Speaking about the single, Bella explains: “I wrote this song in the middle of a night out where I felt disconnected from everything happening around me. It’s about that urge to leave the function and go back to the people who make you feel like yourself.” That honesty is at the core of the track. It’s not about rejecting everyone – it’s about choosing the right ones, the real ones.
Finding her voice
‘Go To Dinner’ follows Bella’s previous single ‘Ten Toes Down’, a cinematic and introspective track where her soulful vocals rose over a striking percussion-fuelled instrumental. That song showed her gift for laying bare her feelings; this new one shows her fire. Together, they paint the picture of an artist still in her teens but already sounding fully formed.
Bella is just 18, raised in Enfield in a single-parent household, and she pours her resilience and defiance into her music. Her influences are vast and varied, from the poetic, art-driven edge of Kate Bush to the streetwise grit of Wu-Tang Clan. That mix might sound unlikely on paper, but in Bella’s hands it makes complete sense. She’s building a sound that is equal parts hypnotic and hard-hitting, soulful and sharp.
With each release, Bella proves she is one of the UK’s most compelling new voices. She is not chasing trends; she is creating a world of her own, where rap poetry collides with punk basslines and smoky atmospheres. ‘Go To Dinner’ makes that world even clearer, its energy both rebellious and relatable.
Review
‘Go To Dinner’ is the kind of track that stops you in your tracks.
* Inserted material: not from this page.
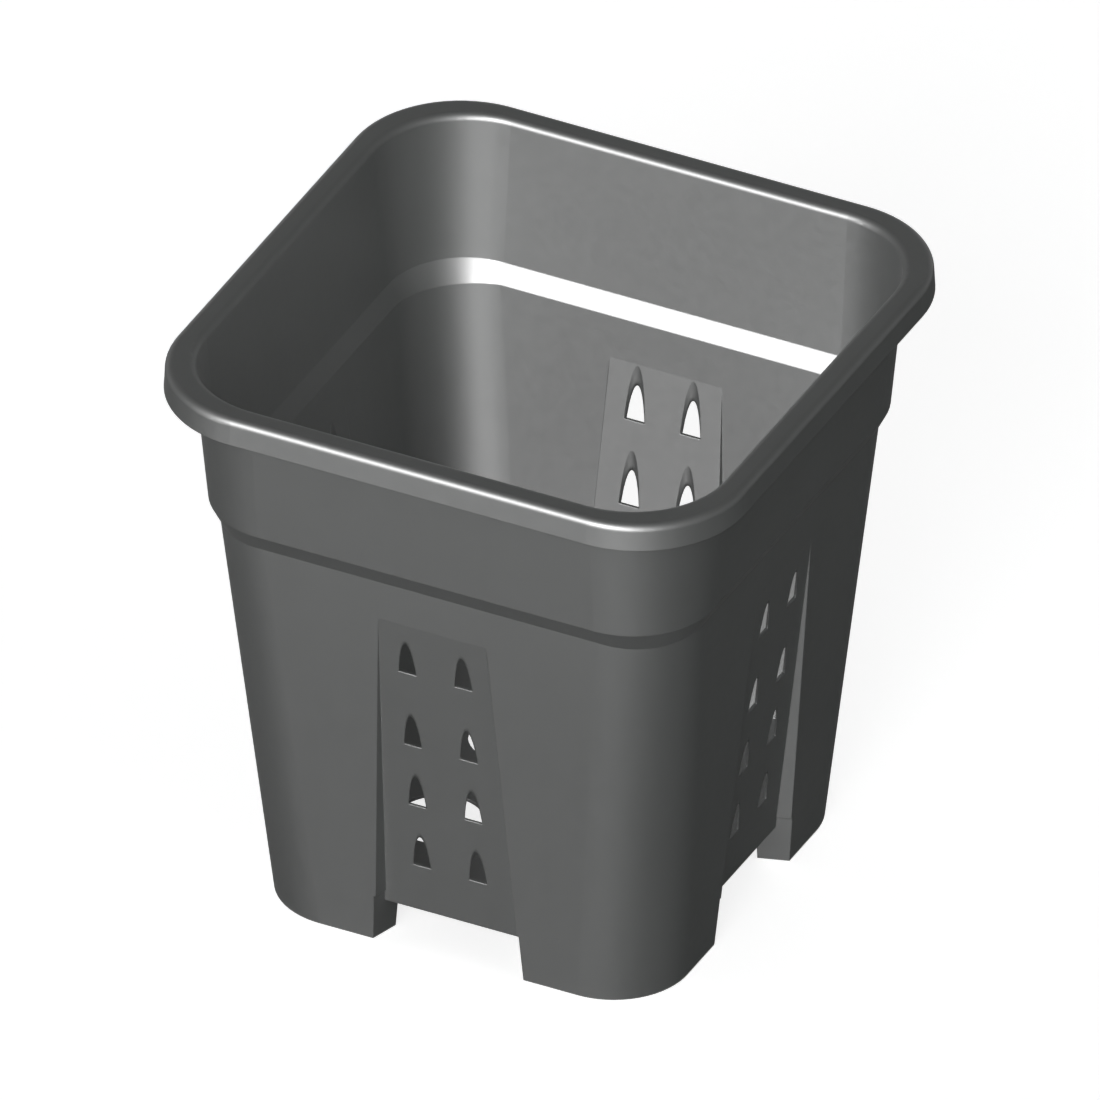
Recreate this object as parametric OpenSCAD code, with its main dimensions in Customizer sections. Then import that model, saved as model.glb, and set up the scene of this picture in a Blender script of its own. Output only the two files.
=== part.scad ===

It’s built on tension – that bassline is relentless, pulling you forward even as the lyrics tell you to pull away. The hip-hop chorus lands like a punch, demanding attention, while the trip-hop verses weave in a moodier, hypnotic sway. The combination creates something dynamic and addictive.
Bella’s voice is the secret weapon. Switching effortlessly between rhythmic, spoken flow and soulful grit, she commands every second of the track. She sounds restless, urgent, and alive. It’s a performance that feels impossible to fake because it comes straight from lived experience.
The hook is killer. It’s the kind of line you hear once and find yourself repeating, whether you’re in a club, on the bus, or literally standing at a party thinking about leaving. That universality is what makes the song work – it takes one person’s private feeling and turns it into a rallying cry.
Produced with precision but never polished to sterility, ‘Go To Dinner’ is gritty where it needs to be and cinematic where it counts. Every detail feels intentional, yet the overall effect is one of raw spontaneity. It’s exactly the right balance for Bella, whose art thrives on tension between control and chaos.
As a follow-up to ‘Ten Toes Down’, it feels like a leap forward. Not because the earlier single was lacking, but because this one carries such clarity of purpose. Bella knows what she wants to say and how she wants to say it. That certainty makes the track unforgettable.
‘Go To Dinner’ isn’t just a great single. It’s a statement of identity, a song that tells the world who Bella Barbe is and what she stands for. At only 18, she already sounds like the future.